2) The second iteration calls btrfs_get_extent_fiemap() again, this time
   with a start offset matching the end offset of the previous extent.
   Again, btrfs_get_extent() will first search the extent map tree, and
   if it doesn't find an extent map there, it will again search in the
   b+tree of the subvolume for a matching file extent item, build an
   extent map based on the file extent item, and add the extent map to
   to the extent map tree of the inode;

3) This repeats over and over until we find the first hole (when seeking
   for holes) or until we find the first extent (when seeking for data).

   If there no extent maps loaded in memory for each iteration, then on
   each iteration we do 1 extent map tree search, 1 b+tree search, plus
   1 more extent map tree traversal to insert an extent map - plus we
   allocate memory for the extent map.

   On each iteration we are growing the size of the extent map tree,
   making each future search slower, and also visiting the same b+tree
   leaves over and over again - taking into account with the default leaf
   size of 16K we can fit more than 200 file extent items in a leaf - so
   we can visit the same b+tree leaf 200+ times, on each visit walking
   down a path from the root to the leaf.

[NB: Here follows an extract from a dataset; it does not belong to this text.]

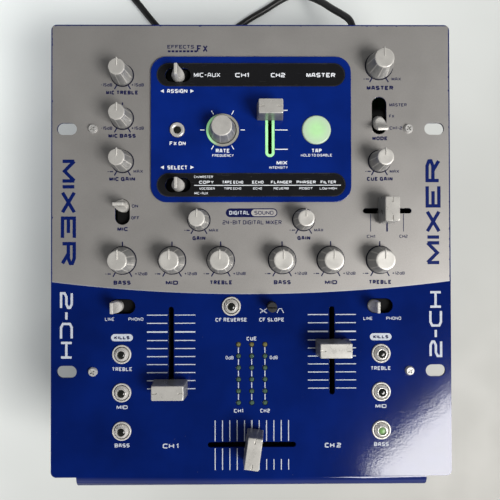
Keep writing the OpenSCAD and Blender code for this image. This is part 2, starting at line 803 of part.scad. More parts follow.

So it's easy to see that what we have now doesn't scale well. Also, it
loads an extent map for every file extent item into memory, which is not
efficient - we should add extents maps only when doing IO (writing or
reading file data).

This change implements a new algorithm which scales much better, and
works like this:

1) We iterate over the subvolume's b+tree, visiting each leaf that has
   file extent items once and only once;

2) For any file extent items found, that don't represent holes or prealloc
   extents, it will not search the extent map tree - there's no need at
   all for that - an extent map is just an in-memory representation of a
   file extent item;

3) When a hole is found, or a prealloc extent, it will check if there's
   delalloc for its range. For this it will search for EXTENT_DELALLOC
   bits in the inode's io tree and check the extent map tree - this is
   for accounting for unflushed delalloc and for flushed delalloc (the
   period between running delalloc and ordered extent completion),
   respectively. This is similar to what the current implementation does
   when it finds a hole or prealloc extent, but without creating extent
   maps and adding them to the extent map tree in case they are not
   loaded in memory;

4) It never allocates extent maps, or adds extent maps to the inode's
   extent map tree. This not only saves memory and time (from the tree
   insertions and allocations), but also eliminates the possibility of
   -ENOMEM due to allocating too many extent maps.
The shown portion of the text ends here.